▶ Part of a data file
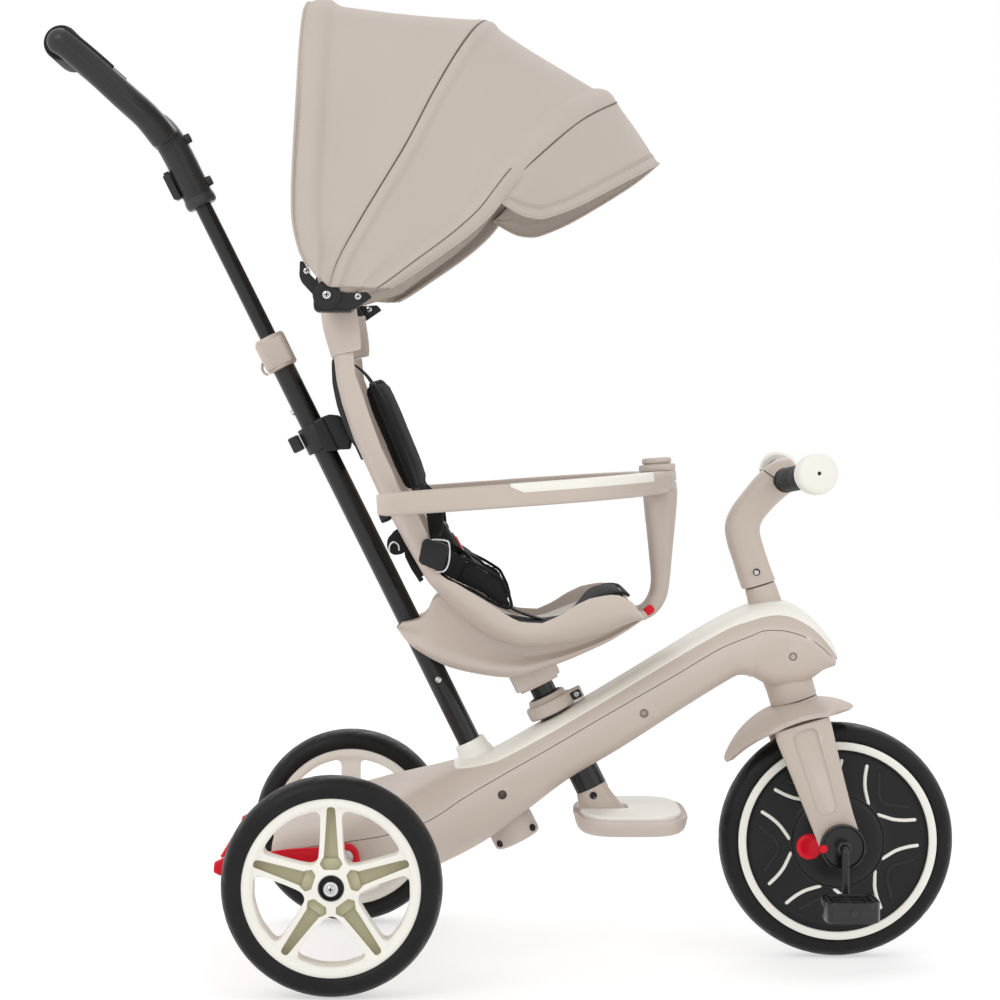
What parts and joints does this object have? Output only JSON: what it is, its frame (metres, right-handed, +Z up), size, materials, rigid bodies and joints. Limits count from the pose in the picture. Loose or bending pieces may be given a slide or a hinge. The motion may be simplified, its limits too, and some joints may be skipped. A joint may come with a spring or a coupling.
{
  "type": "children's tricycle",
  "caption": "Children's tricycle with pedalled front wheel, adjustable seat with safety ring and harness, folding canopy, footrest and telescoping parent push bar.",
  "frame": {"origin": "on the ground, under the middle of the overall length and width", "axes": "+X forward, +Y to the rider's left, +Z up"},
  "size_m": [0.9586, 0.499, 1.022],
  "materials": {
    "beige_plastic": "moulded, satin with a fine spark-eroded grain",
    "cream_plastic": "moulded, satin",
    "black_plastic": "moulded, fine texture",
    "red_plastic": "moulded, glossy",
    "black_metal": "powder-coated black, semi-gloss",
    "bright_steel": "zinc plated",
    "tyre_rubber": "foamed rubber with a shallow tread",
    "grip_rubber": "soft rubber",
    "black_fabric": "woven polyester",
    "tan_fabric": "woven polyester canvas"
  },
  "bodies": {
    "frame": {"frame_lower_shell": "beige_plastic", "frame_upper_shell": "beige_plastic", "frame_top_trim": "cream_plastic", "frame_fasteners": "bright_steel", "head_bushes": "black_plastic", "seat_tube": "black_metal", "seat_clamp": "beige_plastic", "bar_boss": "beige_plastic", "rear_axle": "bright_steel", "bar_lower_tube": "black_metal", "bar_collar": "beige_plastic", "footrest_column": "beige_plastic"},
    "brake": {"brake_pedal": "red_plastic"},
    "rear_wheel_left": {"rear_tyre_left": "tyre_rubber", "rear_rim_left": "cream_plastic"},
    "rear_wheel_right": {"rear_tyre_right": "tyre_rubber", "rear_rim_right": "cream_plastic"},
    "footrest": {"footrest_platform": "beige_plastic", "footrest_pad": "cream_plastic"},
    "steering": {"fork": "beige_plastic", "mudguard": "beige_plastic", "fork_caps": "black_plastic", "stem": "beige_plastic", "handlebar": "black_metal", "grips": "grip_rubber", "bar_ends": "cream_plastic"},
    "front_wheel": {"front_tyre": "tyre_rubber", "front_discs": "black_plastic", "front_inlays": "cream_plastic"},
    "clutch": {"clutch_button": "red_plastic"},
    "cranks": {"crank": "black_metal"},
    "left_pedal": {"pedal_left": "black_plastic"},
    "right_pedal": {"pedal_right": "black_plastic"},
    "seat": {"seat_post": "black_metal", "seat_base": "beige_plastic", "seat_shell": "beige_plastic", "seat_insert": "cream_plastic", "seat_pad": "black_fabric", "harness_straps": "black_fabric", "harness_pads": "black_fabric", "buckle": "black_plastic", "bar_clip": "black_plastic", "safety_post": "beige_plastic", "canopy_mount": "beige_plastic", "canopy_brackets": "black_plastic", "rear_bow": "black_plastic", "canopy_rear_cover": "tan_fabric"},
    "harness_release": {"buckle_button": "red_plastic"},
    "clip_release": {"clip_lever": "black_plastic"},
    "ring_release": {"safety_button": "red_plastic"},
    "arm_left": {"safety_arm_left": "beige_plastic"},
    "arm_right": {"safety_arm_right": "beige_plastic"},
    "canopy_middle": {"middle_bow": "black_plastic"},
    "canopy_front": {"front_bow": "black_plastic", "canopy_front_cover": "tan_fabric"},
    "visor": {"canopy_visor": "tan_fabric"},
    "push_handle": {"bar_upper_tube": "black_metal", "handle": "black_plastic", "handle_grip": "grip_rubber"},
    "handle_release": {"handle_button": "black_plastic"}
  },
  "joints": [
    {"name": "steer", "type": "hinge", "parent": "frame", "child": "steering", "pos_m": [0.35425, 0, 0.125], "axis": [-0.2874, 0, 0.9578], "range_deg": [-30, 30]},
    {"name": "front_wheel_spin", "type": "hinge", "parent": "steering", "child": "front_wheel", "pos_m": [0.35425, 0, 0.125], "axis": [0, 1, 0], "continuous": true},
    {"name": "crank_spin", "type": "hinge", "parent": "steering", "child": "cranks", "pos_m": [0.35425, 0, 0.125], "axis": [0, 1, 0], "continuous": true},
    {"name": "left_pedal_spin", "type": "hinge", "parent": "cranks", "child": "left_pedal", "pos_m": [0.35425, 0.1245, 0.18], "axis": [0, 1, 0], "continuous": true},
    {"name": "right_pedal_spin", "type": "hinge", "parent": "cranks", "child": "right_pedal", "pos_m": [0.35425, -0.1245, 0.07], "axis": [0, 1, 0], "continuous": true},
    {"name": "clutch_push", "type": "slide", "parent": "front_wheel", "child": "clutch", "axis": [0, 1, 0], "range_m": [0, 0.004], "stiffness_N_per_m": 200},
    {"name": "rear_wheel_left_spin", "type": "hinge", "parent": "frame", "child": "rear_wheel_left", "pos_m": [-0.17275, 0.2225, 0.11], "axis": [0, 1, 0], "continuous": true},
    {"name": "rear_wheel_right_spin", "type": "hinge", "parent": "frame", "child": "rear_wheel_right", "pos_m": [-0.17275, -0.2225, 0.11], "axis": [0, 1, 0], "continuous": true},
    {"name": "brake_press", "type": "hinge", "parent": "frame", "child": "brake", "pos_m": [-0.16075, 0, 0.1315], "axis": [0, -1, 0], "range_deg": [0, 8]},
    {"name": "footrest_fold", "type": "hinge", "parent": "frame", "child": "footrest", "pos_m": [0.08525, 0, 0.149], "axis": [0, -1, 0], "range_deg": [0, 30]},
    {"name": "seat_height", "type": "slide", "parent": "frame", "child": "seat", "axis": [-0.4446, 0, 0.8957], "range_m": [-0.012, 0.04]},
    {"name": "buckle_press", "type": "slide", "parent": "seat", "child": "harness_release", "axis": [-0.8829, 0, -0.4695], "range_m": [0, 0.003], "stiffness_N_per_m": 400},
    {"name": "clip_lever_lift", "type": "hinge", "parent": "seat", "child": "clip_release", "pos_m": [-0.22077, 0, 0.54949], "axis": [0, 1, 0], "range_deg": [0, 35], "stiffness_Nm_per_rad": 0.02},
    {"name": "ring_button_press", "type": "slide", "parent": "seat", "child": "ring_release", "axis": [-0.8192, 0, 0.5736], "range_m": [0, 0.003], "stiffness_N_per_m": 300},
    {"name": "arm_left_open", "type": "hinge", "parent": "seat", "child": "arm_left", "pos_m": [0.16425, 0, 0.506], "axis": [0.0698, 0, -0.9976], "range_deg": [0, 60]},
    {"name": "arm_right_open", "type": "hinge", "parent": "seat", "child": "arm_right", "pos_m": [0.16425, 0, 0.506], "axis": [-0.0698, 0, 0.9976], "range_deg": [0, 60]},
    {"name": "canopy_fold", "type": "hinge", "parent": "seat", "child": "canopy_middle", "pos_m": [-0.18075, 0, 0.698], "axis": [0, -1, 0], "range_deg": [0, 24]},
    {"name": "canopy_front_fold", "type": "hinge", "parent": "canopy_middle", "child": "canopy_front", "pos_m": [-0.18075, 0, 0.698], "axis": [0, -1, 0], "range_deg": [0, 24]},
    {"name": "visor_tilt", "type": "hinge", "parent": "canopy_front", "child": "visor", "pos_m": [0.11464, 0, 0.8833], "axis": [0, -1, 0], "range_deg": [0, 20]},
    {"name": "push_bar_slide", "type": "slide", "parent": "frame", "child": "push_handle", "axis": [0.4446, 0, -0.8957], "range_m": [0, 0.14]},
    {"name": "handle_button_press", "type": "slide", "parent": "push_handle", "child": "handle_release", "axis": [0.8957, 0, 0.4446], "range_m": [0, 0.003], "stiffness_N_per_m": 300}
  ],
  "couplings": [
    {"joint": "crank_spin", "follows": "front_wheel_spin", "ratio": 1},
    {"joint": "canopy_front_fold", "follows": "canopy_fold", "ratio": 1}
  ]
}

==

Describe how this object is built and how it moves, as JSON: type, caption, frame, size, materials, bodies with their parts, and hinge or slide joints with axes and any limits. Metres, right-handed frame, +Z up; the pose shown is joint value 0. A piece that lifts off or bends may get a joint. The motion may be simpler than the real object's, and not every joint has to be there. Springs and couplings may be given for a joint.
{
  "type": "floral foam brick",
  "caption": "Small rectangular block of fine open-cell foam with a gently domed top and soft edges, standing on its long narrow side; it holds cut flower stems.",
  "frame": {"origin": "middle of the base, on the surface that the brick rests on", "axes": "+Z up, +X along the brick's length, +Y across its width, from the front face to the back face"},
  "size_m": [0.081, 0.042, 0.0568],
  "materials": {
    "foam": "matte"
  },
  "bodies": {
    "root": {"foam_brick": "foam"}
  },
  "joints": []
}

▶ Exercise objective
For the listing above, identify each line bearing "parts".

▶ Output
What parts and joints does this object have? Output only JSON: what it is, its frame (metres, right-handed, +Z up), size, materials, rigid bodies and joints. Limits count from the pose in the picture. Loose or bending pieces may be given a slide or a hinge. The motion may be simplified, its limits too, and some joints may be skipped. A joint may come with a spring or a coupling.
Describe how this object is built and how it moves, as JSON: type, caption, frame, size, materials, bodies with their parts, and hinge or slide joints with axes and any limits. Metres, right-handed frame, +Z up; the pose shown is joint value 0. A piece that lifts off or bends may get a joint. The motion may be simpler than the real object's, and not every joint has to be there. Springs and couplings may be given for a joint.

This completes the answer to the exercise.